Thank you, Kevin. Before we begin and as a reminder, during this conference call, comments maybe made that include some forward-looking statements. These statements involve risks and uncertainties, and as you know, actual results may differ materially from those discussed or anticipated. We encourage you to refer to yesterday's earnings release and to our SEC filings for a complete discussion of risks associated with forward-looking statements in our business.
In addition during this call, certain financial performance measures maybe discussed that differ from comparable measures contained in our financial statements prepared in accordance with US Generally Accepted Accounting Principles, referred to by the SEC as non-GAAP financial measures. We believe these non-GAAP financial measures assist management and investors in evaluating and comparing period-to-period results of operations in a more meaningful and consistent manner. Please refer to the investor relations section of our Web site, herbalife.com to find our second quarter press release containing a reconciliation of these measures.
I would now turn the call over to Michael.
Thanks, Brett. Good morning, everyone, and welcome to our second quarter 2008 earnings call. As you all saw, this is another solid quarter for Herbalife. Our 18th consecutive quarter record revenue, and one in which we generated almost $60 million in cash flow from our operations. In addition, our independent distributor organization grew 12% to 1,847,000, and our distributor leadership team, president’s team, also grew – our president’s team also grew by 12%. And in July, we received five additional direct selling licenses in China. By any measure, this has been an extremely successful period for our company.

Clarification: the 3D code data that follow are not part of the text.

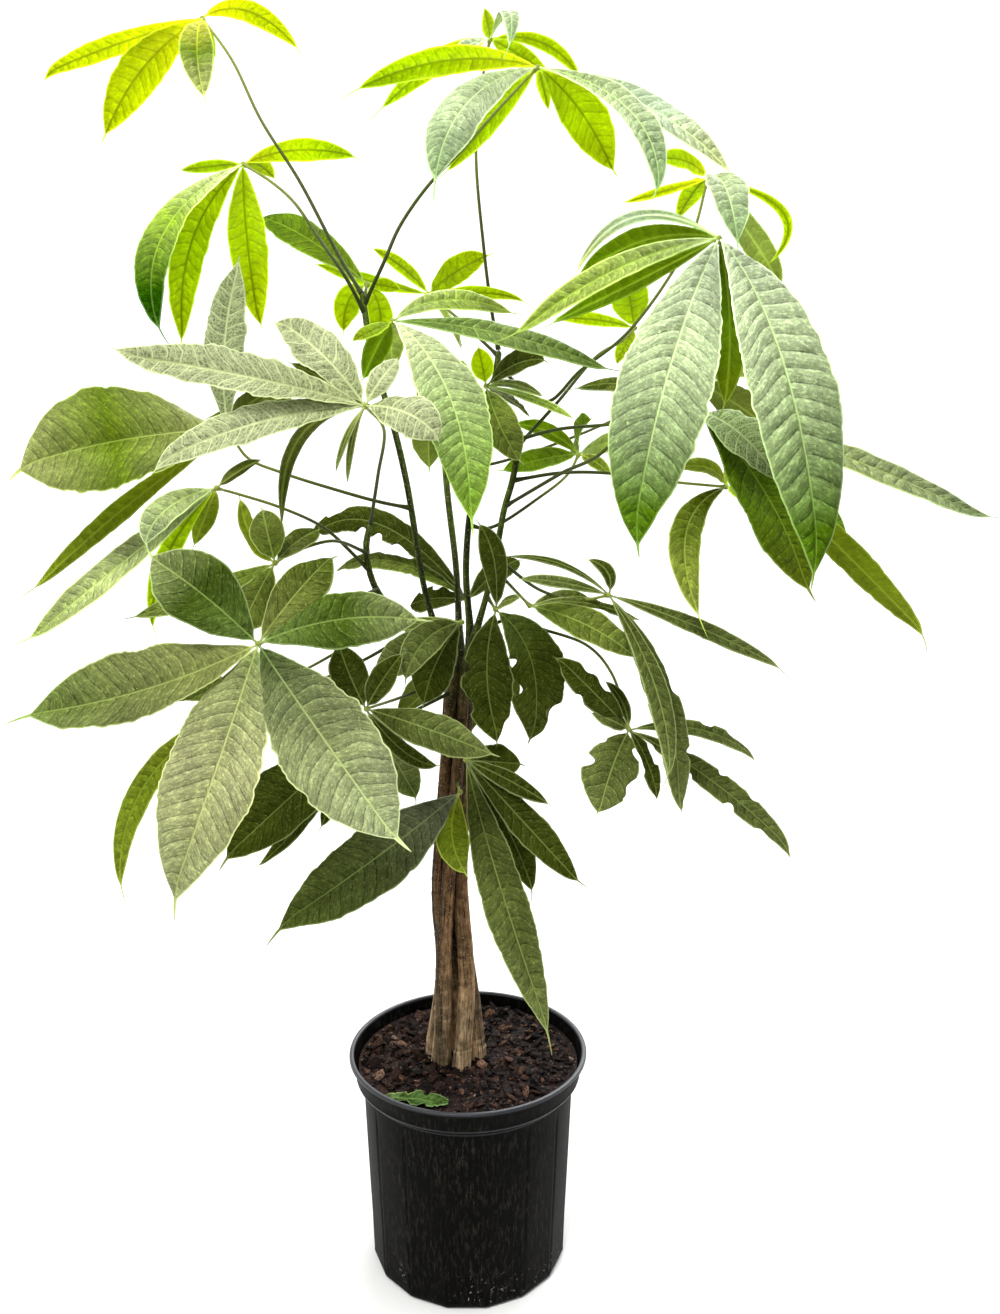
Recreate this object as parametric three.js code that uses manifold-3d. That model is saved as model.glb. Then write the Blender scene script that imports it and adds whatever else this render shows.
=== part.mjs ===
// Potted money tree (Pachira) with a twisted trunk in a black nursery pot.
// Millimetres, +Z up, the front faces -Y, origin at the middle of the pot's underside.
import * as THREE from 'three';
import { mergeVertices } from 'three/addons/utils/BufferGeometryUtils.js';
import Module from 'manifold-3d';

const wasm = await Module();
wasm.setup();

// ---- driving dimensions ----
const gap = 0.3;              // clearance between separate pieces

const pot = {
  height: 237,
  rimRadius: 128,             // outside of the rolled lip
  lipWidth: 5,
  skirtRadius: 121,           // lower edge of the band under the lip
  skirtDepth: 25,
  shoulderRadius: 113,        // body just under the band
  footRadius: 106,
  footChamfer: 5,
  wall: 2.5,
  floor: 3,
  lipHeight: 5,
  neck: 1.5,                  // how far the body swells just under the band
  neckHeight: 8,
  panels: 16,                 // flat panels of the body, sharpest at the foot
  sides: 32,
};

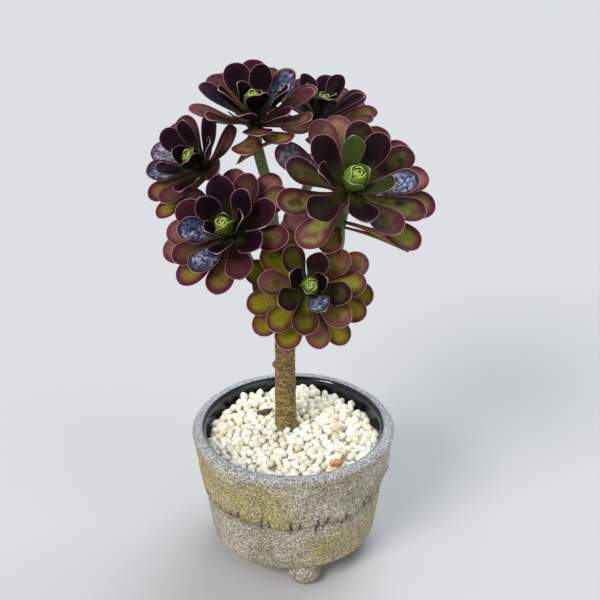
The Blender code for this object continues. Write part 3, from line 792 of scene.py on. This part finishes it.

We are executing ahead of expectations in tough market conditions. Our business continues to grow with an accelerated pace, and the second quarter is no exception. Our bottom line results were strong, and distributor confidence is unwavered. This earnings call should send a clear signal about our ability to execute despite economic issues and attacks from outside forces on our business. We expect that you have the same trust in our distributors, our products, our business opportunity, and employees that we do. Our fantastic performance gives us the ability to raise our 2008 guidance, which we communicated to you in our press release last night.
Let me update you on two issues that seem to be on every investor’s mind. We want you to have the facts about the Spanish Ministry of Health Alert, and scare tactics around the California Prop 65 labeling requirement. We are in an ongoing dialogue and continue to cooperate with Spanish authorities to help them more fully understand the science and safety of our products. We don’t know how long this is going to take, but we are confident that we are taking the right actions to correct this misperception. I want to stress that no ingredients or products have ever been cited in the Spanish Ministry of Health Alert, and we don’t anticipate that any of our products will be pulled from that market. Des will provide more additional details about Spain later in our call.

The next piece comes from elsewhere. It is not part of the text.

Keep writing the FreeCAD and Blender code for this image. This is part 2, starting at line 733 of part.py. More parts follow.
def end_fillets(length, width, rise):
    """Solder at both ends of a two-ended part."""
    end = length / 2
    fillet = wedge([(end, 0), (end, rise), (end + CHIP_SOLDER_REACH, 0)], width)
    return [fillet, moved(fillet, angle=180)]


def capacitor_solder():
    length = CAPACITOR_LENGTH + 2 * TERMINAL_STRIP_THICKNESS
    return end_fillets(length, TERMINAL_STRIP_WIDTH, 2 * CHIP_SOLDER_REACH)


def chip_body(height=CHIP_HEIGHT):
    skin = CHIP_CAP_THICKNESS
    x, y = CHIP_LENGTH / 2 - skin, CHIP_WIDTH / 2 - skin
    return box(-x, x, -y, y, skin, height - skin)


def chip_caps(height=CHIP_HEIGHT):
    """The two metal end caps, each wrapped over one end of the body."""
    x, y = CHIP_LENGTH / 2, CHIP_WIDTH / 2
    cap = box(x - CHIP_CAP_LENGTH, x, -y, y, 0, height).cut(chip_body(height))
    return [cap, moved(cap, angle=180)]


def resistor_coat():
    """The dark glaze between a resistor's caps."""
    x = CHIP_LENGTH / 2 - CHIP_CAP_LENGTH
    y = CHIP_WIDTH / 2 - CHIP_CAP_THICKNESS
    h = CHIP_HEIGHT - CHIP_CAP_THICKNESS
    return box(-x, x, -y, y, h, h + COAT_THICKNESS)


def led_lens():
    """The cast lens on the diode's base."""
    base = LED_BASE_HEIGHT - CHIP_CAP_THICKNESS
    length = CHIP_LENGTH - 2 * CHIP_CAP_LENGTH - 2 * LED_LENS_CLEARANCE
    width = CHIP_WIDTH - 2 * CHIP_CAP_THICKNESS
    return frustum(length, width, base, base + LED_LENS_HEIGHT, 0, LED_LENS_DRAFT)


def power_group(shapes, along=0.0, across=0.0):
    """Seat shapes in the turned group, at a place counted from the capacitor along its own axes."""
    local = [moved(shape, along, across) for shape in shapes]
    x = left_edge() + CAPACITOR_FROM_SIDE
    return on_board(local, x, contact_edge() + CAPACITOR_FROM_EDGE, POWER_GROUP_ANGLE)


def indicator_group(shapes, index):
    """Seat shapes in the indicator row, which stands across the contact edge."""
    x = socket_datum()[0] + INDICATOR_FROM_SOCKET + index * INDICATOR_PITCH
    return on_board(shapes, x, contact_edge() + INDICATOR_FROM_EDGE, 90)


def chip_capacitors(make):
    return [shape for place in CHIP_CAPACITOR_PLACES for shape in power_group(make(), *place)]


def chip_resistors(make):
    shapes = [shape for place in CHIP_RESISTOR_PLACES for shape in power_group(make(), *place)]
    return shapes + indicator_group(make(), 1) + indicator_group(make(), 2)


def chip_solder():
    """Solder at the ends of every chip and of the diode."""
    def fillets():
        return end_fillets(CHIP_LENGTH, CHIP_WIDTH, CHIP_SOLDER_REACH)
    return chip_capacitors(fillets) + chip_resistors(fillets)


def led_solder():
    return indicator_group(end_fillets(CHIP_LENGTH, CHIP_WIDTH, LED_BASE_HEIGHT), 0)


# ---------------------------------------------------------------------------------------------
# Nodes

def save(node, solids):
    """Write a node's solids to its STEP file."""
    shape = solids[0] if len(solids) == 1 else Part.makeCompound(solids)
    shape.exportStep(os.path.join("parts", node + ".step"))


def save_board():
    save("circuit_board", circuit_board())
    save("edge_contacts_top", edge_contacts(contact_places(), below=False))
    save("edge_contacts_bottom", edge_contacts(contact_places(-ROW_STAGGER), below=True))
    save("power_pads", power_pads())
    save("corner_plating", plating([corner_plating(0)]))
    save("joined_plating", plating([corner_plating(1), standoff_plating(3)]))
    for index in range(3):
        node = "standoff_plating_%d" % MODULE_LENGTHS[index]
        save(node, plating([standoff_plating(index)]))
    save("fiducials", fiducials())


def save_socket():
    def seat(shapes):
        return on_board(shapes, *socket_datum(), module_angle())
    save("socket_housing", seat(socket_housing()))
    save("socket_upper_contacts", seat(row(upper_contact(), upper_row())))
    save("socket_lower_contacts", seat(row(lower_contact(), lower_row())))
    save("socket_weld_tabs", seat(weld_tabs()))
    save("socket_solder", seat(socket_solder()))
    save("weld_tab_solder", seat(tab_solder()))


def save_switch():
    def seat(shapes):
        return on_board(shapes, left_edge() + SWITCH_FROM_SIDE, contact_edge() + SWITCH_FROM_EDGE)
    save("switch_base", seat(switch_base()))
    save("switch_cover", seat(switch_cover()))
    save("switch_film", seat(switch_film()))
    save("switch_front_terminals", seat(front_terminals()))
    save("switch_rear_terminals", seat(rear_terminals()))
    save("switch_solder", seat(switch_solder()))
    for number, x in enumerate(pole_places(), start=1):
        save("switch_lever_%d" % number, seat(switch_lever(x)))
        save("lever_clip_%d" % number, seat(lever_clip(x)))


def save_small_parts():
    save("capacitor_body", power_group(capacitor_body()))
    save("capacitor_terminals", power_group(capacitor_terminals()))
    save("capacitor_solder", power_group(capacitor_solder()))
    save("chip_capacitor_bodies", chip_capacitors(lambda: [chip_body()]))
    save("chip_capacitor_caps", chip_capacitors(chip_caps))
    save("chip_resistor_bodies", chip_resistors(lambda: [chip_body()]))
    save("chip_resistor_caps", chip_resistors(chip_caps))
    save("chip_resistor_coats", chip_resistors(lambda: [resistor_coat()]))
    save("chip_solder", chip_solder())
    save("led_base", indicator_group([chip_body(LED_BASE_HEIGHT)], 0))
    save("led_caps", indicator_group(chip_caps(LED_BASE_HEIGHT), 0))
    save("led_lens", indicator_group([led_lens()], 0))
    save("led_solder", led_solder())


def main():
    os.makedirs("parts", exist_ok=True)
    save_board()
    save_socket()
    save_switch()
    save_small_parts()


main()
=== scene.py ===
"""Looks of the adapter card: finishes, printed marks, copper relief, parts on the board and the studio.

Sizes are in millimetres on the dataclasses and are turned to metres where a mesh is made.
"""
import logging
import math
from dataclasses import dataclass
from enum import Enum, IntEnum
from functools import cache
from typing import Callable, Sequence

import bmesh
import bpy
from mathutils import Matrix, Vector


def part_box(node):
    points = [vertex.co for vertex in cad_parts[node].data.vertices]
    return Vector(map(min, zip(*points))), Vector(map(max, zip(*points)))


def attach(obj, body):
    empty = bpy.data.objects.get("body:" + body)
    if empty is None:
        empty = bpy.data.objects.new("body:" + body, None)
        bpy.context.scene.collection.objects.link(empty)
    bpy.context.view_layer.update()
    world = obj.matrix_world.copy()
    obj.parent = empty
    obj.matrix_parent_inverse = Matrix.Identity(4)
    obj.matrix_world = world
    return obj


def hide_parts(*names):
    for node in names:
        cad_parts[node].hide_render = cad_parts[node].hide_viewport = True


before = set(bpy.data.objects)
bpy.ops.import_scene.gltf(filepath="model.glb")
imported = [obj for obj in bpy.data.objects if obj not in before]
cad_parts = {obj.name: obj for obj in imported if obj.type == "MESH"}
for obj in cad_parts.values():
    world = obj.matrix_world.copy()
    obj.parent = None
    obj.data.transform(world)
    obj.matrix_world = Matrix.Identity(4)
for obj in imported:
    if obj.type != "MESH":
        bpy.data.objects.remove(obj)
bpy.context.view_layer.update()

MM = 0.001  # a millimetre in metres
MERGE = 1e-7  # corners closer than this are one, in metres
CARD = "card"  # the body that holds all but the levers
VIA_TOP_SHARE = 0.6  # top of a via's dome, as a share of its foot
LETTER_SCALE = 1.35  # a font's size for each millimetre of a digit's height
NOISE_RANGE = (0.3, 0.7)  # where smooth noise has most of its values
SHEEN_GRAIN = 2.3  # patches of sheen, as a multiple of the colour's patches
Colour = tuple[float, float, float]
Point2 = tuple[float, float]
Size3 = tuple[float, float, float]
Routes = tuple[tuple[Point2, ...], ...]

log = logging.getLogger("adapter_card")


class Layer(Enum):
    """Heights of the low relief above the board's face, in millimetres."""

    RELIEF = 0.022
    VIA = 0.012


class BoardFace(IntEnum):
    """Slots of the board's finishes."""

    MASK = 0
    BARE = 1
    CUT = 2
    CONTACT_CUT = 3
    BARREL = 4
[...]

As we stated in our June 8th press release on the subject of Prop 65, we have confidence in our ongoing internal testing program, and it validated our results to two highly regarded independent laboratories. Here are the facts. We don’t have a Prop 65 labeling issue. It’s important for everyone to understand that California’s Prop 65 labeling regulation never had anything to do with the safety of our products. We have been asked why we have not released our Prop 65 testing result. And the answer is simple, for competitive reasons. Our product formulas are proprietary, and it’s essentially impossible to conduct a proper Prop 65 test on our products without our formulas.

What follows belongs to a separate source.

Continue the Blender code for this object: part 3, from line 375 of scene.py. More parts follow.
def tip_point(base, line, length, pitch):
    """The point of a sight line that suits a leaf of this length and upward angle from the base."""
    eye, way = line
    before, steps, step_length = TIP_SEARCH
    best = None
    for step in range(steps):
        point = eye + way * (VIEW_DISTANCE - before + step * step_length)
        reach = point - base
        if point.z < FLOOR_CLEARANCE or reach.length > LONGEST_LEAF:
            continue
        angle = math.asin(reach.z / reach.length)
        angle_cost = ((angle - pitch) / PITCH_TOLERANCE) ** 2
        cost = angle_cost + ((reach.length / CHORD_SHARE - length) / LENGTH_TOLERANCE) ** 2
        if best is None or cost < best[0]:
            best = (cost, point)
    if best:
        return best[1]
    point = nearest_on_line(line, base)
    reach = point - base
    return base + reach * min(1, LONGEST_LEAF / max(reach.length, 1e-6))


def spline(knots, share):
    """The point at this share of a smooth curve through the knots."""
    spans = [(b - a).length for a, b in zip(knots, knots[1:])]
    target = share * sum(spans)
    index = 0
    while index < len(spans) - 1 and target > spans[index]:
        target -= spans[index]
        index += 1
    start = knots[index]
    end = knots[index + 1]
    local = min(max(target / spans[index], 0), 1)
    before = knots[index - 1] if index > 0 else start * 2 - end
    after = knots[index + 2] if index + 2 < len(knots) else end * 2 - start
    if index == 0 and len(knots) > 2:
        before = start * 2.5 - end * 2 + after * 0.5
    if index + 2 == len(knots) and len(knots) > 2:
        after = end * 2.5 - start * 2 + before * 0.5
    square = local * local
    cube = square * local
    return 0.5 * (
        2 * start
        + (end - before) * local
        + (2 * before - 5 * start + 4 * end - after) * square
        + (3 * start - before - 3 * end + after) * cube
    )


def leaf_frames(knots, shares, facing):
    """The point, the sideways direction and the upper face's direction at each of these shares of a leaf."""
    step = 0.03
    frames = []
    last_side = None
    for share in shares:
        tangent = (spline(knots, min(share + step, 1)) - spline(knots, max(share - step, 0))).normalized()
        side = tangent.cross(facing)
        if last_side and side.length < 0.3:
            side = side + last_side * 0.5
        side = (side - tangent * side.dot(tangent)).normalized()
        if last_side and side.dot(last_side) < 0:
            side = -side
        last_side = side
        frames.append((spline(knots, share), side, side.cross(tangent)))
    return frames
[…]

We operate at the highest level of integrity, and our actions reinforce this point. We have mechanisms in place to continuously look to improve our products, operations, and distribution practices, but we will also defend our company vigorously against malicious manipulation of information and profit-seeking critics. We will continue to build credibility by achieving the business objectives we’ve stated. Our commitment to integrity in our results speak for themselves.
To that end, we posted record net sales of $640 million, an increase of 21% over second quarter of last year. As I’ve said earlier, this makes 18 consecutive quarters of double-digit sales growth. Net income for the quarter was also a record $67 million, an increase of 39% compared to the year-ago period.
We reported earnings per share of $1.01, reflecting earnings growth of 56%. In addition, over the past 12 months, we have returned over $525 million to investors in the form of share repurchases and dividends.
As we announced two weeks ago, the China Ministry of Congress granted us five additional direct-selling licenses. All licenses are effective immediately, except Beijing, which will be activated after the company opens service outlets in the coming months.
Our international diversification has been a strong catalyst for growth, both in new and emerging markets. Our top ten markets, which represent 71% of our business, grew 25% year-over-year, while emerging markets of China, Venezuela, and Peru delivered triple-digit growth rates.